La Stampa 8.5.16
Iraq, per l’Onu adesso è genocidio
Trovate
50 fosse comuni. L’Isis ha sterminato per mesi uomini, donne e bambini
L’inviato Jan Kubiš al Consiglio di Sicurezza: “Atroci crimini contro
l’umanità”
di Paolo Mastrolilli
Sono almeno
cinquanta le fosse comuni ritrovate in Iraq, nei territori riconquistati
dalle forze locali dopo l’occupazione da parte dell’Isis. La denuncia è
stata fatta da Jan Kubiš, inviato dell’Onu nel Paese, durante una
testimonianza davanti al Consiglio di Sicurezza. «Mano a mano che il
territorio viene ripreso alle gang criminali e terroristiche dell’Isis,
le prove degli orribili crimini commessi dallo Stato Islamico continuano
ad essere scoperte» ha detto Kubiš.
Le ultime tre fosse comuni,
secondo l’inviato, sono state individuate ad aprile nel campo di calcio
della città di Ramadi, poco dopo la liberazione dal controllo dell’Isis.
I resti di circa quaranta persone sono stati ritrovati nella terra.
La
città era stata conquistata dai terroristi nel maggio del 2015, e solo a
dicembre l’esercito iracheno era riuscito a riprenderne un parte.
Sacche di resistenza però sono rimaste attive fino al febbraio scorso,
quando l’intera Ramadi è stata ripresa, e le fosse comuni sono state
scoperte.
Questo però è solo uno dei molti casi registrati dagli
inviati del Palazzo di Vetro. Secondo Kubiš, infatti, resti umani sono
stati ritrovati anche nelle fosse comuni scoperte vicino a Sinjar,
nell’Iraq settentrionale; a Tikrit, villaggio natale di Saddam Hussein; e
dalle parti di Anbar, nella regione occidentale del Paese. In sostanza,
le stragi sono avvenute in tutte le zone occupate dall’Isis. Anche in
Siria infatti, ad esempio nell’area archeologica di Palmyra, sono state
scoperte delle fosse comuni.
Secondo gli inviati dell’Onu, le
vittime sono state in prevalenza membri delle tribù locali, soldati
iracheni, ma anche donne e appartenenti alla minoranza yazida. «Io - ha
detto Kubiš al Consiglio - condanno nei termini più duri possibili i
continui omicidi, rapimenti, stupri e torture degli iracheni condotti
dall’Isis, che potrebbe costituire crimini contro l’umanità, crimini di
guerra, e anche genocidio».
L’inviato del Palazzo di Vetro ha
detto che «nonostante i notevoli e costanti progressi fatti, lo Stato
islamico rimane un nemico formidabile e determinato, che cambia in
continuazione le sue tattiche e il modo di lanciare gli attacchi».

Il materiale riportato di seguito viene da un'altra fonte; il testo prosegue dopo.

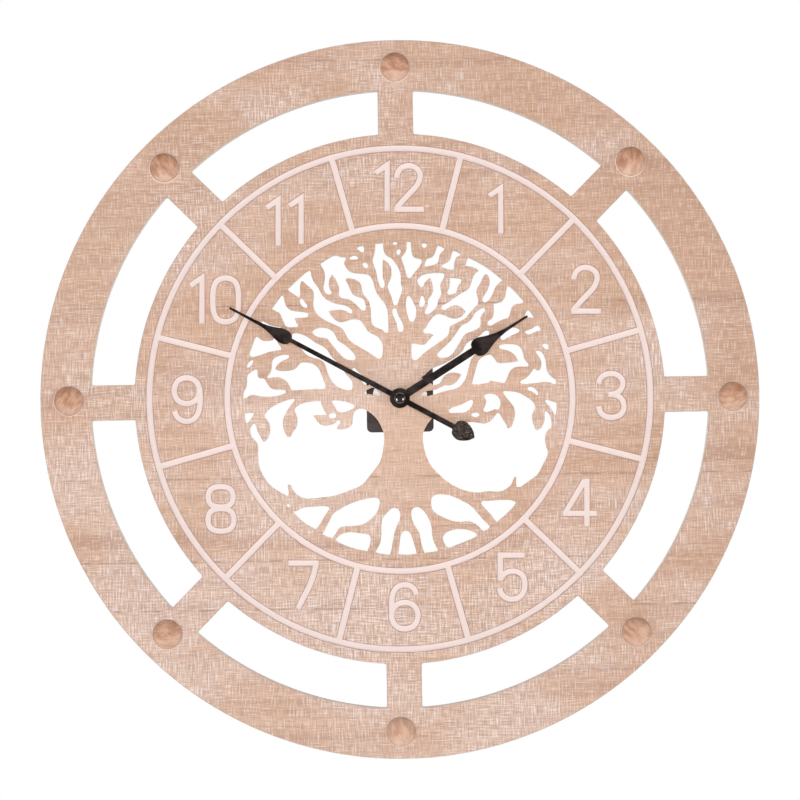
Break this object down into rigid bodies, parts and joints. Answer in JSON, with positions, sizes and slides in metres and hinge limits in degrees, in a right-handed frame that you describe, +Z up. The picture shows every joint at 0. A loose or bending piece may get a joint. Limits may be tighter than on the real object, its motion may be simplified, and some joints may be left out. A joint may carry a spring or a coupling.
{
  "type": "tree of life wall clock",
  "caption": "Large round wooden wall clock: one flat fretwork board with a tree of life in the middle, a window ring with spokes, rim buttons, black spade hands and a quartz movement.",
  "frame": {"origin": "where the hanger's loop rests on the wall nail, in the plane of the wall", "axes": "+Z up, +Y into the wall, -Y out of the dial, +X to the right as one looks at the dial"},
  "size_m": [0.6, 0.04, 0.6],
  "materials": {
    "whitewashed_wood": "whitewashed, matt",
    "button_wood": "oiled, satin",
    "black_enamel": "black, gloss",
    "dark_plastic": "dark, matt",
    "black_plastic": "black, matt",
    "pale_fibre": "pale, matt",
    "black_rubber": "matt",
    "brass": "turned",
    "steel": "stamped",
    "white_nylon": "moulded",
    "rotor_grey": "moulded round a magnet",
    "copper_wire": "enamelled wire",
    "circuit_green": "lacquered",
    "cell_jacket": "plain printed jacket"
  },
  "bodies": {
    "clock": {"dial_board": "whitewashed_wood", "button_1": "button_wood", "button_2": "button_wood", "button_3": "button_wood", "button_4": "button_wood", "button_5": "button_wood", "button_6": "button_wood", "button_7": "button_wood", "button_8": "button_wood", "mounting_pad": "pale_fibre", "rubber_washer": "black_rubber", "movement_case": "dark_plastic", "movement_cover": "black_plastic", "hanger": "steel", "brass_washer": "brass", "fixing_nut": "brass", "stator": "steel", "coil_bobbin": "copper_wire", "circuit_board": "circuit_green", "battery": "cell_jacket", "battery_flat_contact": "steel", "battery_spring_contact": "steel"},
    "minute": {"centre_arbor": "brass", "minute_hand": "black_enamel", "hand_cap_nut": "black_enamel"},
    "hour": {"hour_wheel": "white_nylon", "hour_hand": "black_enamel"},
    "minute_wheel": {"minute_wheel": "white_nylon"},
    "setting": {"setting_knob": "black_plastic"},
    "third": {"third_wheel": "white_nylon"},
    "middle": {"middle_wheel": "white_nylon"},
    "rotor": {"rotor": "rotor_grey"}
  },
  "joints": [
    {"name": "minute_turn", "type": "hinge", "parent": "clock", "child": "minute", "pos_m": [0, -0.008, -0.0344], "axis": [0, 1, 0], "continuous": true},
    {"name": "hour_turn", "type": "hinge", "parent": "clock", "child": "hour", "pos_m": [0, -0.008, -0.0344], "axis": [0, 1, 0], "continuous": true},
    {"name": "minute_wheel_turn", "type": "hinge", "parent": "clock", "child": "minute_wheel", "pos_m": [-0.01044, -0.008, -0.02837], "axis": [0, 1, 0], "continuous": true},
    {"name": "setting_turn", "type": "hinge", "parent": "clock", "child": "setting", "pos_m": [-0.01044, -0.008, -0.01631], "axis": [0, 1, 0], "continuous": true},
    {"name": "third_turn", "type": "hinge", "parent": "clock", "child": "third", "pos_m": [0.01005, -0.008, -0.02859], "axis": [0, 1, 0], "continuous": true},
    {"name": "middle_turn", "type": "hinge", "parent": "clock", "child": "middle", "pos_m": [0.01503, -0.008, -0.01997], "axis": [0, 1, 0], "continuous": true},
    {"name": "rotor_turn", "type": "hinge", "parent": "clock", "child": "rotor", "pos_m": [0.01503, -0.008, -0.01331], "axis": [0, 1, 0], "continuous": true}
  ],
  "couplings": [
    {"joint": "hour_turn", "follows": "minute_turn", "ratio": 0.083333},
    {"joint": "minute_wheel_turn", "follows": "minute_turn", "ratio": -0.33333},
    {"joint": "setting_turn", "follows": "minute_turn", "ratio": 1},
    {"joint": "third_turn", "follows": "minute_turn", "ratio": -6},
    {"joint": "middle_turn", "follows": "minute_turn", "ratio": 30},
    {"joint": "rotor_turn", "follows": "minute_turn", "ratio": -90}
  ]
}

Quindi Kubiš ha spiegato che per batterlo non basteranno i mezzi
militari, ma bisognerà anche agire per affrontare «alla radice le cause
dell’estremismo violento».
La situazione umanitaria nel frattempo
rimane un’emergenza che ha bisogno di essere affrontata in fretta: «La
crisi resta una delle peggiori al mondo. Circa dieci milioni di persone,
ossia un terzo dell’intera popolazione nazionale, ha bisogno di aiuto».
Nell’arco del 2016, solo un quarto degli 861 milioni di dollari in
assistenza richiesti è stato consegnato.